Imperial Japanese Navy Air Force (IJNAF)
IJNAF Unit Designations
IJNAF Aircraft Designations
- Basic unit was the KOKUTAI (Air Group) roughly equivalent to the Sentai of 35-70 aircraft.
- This comprised 3 or more HIKOTAIs (Squadrons) of 12-16 aircraft.
- The Hikotai had 3 or more SHOTAIs (Flights) of 3-4 aircraft.
- Ship-board groups carried the name of the carrier eg. "AKAGI" fighter flight.
- Fighter Groups were numbered 200-399, mixed Groups nos. 600-699, floatplane units 400-499.
IJNAF Aircraft Markings
Employed a number or symbol on vertical tail separated by a hyphen; first number was the unit (Air Group), second identified the aircraft. The first number sometimes abbreviated, eg. Zeke "8-36" was aircraft 36 from the 238th Kokutai.

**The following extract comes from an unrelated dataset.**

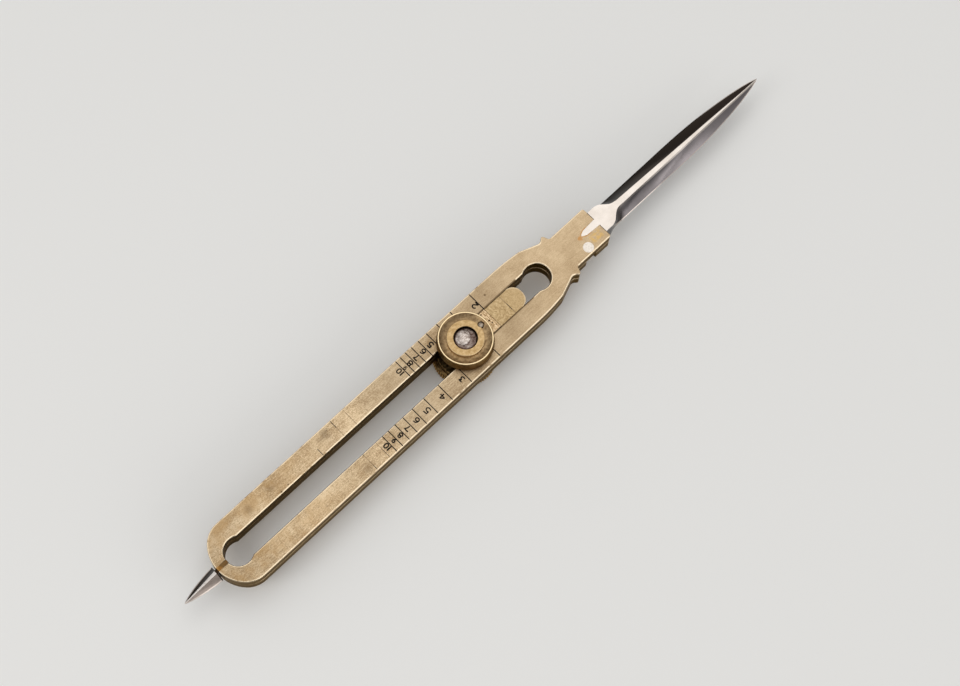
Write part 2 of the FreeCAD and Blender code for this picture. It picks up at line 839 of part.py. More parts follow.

George "343-B-03" was aircraft 3 from the 343rd Kokutai (B=squadron).
Some aircraft were named after their base, eg. "Yokosuka" and carried their symbol on the tail; some had numbers later, eg. the "Genzan" AG became the 252nd AG.

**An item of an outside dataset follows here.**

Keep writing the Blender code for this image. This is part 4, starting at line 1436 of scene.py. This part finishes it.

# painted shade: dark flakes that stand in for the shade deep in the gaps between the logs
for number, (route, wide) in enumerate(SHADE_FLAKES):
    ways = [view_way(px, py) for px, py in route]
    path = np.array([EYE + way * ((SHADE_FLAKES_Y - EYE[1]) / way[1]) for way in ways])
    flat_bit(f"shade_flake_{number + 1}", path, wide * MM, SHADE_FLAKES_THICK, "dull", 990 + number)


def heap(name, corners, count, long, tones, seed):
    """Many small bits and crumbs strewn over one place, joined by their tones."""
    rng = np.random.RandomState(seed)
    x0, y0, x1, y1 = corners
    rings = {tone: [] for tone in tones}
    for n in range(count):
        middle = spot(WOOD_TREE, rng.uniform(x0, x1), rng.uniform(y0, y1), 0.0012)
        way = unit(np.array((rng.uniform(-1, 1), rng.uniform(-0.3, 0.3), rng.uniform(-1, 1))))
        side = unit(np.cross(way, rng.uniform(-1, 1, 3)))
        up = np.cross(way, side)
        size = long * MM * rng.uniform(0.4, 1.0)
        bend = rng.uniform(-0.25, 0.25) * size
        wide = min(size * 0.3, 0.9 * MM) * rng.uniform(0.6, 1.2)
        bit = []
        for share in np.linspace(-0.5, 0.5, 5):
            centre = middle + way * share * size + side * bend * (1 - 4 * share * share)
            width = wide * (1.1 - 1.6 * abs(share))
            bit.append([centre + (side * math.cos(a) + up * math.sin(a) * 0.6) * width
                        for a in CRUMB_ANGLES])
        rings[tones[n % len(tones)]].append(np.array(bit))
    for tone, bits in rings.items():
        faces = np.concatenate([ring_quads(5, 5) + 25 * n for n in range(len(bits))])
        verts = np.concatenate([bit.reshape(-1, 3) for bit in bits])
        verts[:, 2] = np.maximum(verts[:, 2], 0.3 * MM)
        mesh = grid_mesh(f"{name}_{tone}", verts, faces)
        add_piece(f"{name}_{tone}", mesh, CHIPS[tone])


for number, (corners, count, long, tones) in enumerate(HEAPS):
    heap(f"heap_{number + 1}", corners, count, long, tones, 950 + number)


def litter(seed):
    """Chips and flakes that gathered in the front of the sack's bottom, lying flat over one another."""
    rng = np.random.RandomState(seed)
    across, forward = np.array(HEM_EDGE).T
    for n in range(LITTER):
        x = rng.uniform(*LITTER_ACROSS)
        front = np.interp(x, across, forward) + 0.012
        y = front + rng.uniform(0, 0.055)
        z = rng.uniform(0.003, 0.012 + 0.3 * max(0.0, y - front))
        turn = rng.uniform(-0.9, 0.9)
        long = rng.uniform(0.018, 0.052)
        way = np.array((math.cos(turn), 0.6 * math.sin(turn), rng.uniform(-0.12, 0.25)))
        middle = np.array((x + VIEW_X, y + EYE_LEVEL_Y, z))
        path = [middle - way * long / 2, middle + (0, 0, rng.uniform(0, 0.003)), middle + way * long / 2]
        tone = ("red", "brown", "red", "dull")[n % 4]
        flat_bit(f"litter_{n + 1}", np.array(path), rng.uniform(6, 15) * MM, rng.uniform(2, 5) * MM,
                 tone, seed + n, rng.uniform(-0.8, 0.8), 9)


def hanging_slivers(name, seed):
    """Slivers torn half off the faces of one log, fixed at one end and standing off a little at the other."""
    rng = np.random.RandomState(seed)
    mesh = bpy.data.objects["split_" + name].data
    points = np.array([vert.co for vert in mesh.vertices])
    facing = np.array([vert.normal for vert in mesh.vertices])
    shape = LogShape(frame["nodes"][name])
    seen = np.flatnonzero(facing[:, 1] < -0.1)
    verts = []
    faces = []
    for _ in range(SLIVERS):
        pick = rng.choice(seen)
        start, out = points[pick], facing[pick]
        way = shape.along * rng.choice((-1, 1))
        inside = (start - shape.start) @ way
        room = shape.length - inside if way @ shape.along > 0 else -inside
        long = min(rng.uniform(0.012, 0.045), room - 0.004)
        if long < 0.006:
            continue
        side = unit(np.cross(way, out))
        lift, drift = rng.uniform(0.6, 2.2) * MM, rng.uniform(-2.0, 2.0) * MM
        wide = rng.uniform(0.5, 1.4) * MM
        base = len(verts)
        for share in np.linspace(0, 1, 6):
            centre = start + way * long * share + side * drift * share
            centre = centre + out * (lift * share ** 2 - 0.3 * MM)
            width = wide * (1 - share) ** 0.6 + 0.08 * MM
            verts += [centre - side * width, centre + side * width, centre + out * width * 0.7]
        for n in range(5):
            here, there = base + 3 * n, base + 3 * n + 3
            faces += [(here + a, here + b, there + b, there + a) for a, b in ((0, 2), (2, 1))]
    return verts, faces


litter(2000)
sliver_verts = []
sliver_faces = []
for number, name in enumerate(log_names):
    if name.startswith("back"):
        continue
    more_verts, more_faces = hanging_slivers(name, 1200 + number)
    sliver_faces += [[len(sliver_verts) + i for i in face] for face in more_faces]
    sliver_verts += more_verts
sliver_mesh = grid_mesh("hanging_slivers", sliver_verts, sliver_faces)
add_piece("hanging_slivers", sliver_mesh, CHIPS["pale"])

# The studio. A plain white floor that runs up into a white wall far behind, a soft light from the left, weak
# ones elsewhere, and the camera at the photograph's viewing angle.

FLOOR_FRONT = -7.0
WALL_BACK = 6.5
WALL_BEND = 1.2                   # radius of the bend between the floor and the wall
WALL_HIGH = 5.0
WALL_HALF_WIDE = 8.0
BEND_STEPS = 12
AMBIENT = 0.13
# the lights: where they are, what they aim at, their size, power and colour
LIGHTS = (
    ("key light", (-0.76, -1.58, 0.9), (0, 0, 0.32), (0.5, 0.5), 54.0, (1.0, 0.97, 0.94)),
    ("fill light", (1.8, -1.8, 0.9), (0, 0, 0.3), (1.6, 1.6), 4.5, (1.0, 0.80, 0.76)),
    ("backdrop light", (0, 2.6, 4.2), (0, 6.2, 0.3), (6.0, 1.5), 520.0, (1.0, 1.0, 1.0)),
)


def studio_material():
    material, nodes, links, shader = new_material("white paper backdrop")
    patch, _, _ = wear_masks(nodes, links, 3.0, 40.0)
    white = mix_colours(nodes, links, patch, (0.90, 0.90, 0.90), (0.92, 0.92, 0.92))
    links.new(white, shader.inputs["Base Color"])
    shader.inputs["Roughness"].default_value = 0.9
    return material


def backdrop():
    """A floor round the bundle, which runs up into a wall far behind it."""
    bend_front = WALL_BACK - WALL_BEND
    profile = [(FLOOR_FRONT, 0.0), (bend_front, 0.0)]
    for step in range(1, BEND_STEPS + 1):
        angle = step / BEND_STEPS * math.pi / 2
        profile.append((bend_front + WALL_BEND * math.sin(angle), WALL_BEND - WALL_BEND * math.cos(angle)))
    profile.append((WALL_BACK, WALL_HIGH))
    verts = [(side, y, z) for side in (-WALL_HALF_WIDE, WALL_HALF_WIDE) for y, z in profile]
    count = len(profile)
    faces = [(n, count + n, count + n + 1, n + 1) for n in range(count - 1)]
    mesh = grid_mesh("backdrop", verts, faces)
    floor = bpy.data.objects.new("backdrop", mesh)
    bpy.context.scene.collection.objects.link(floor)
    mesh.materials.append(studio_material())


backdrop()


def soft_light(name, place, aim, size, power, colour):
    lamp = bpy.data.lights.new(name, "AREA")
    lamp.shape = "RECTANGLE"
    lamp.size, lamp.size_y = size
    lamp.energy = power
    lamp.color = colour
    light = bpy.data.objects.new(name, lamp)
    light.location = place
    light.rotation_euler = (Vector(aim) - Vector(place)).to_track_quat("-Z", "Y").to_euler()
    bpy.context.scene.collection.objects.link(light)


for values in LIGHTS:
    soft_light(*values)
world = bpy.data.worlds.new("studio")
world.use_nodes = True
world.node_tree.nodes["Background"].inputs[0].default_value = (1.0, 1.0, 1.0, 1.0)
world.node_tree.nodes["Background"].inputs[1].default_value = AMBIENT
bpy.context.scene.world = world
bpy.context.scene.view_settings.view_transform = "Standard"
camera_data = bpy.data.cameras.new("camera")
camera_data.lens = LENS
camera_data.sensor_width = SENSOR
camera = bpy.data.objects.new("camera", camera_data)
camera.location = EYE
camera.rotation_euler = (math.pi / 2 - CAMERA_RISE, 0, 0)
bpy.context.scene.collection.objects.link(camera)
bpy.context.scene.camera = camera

- Designations were somewhat similar to the USN, ie, letters-numbers:
The Navy used a letter-number-letter-number sequence where:
first letter: function e.g., carrier fighter
first number: order of aircraft design entering service
second letter: manufacturer
second number: aircraft model number
example....Mitsubishi F1M2 "Pete" observation float biplane:
1--first to go into JNAF service
2--second version of designc
- Letters denoting manufacturers were:
G--Tokyo Gasu Denki
W--Kyushu (was Watanabe)
- Letters denoting role were:
- Some aircraft were named:
Fighters after meteorlogical e.g., N1K1 Kyofu (Mighty Wind)
Bombers/attack after mountains e.g., G7M1 Taizan (Great Mountain)
Bombers after constellations e.g., P1Y1 Ginga (Milky Way)
Patrol a/c after seas e.g., Q1W1 Tokai (Eastern Sea)
Transports after skies e.g., H8K2 Seiku (Clear Sky)
Trainers after trees or plants e.g., K11W1 Shiragiku (White Chrysanthemum)
- Code names (as per IJAAF) were more commonly used as this was obviously a complicated system, a tendency often seen in Japanese operational plans.
Generalized Aircraft Markings
- The Hinomaru was not carried from about 1937-42 on fuselage by Army aircraft.
- White "theatre" (combat) band was used pre-war in China by both services on front-line aircraft (including most captured planes). Discontinued by some units later.
- Yellow leading edge stripes from 1942 (various shades), and possibly some had red. RAF fighters had similar from 1942.
- White "bandages" (backing the Hinomaru) employed by home-defence fighters (Army).
- Coloured bands on rear fuselages as distinctions eg. for command aircraft, trainers or prototypes.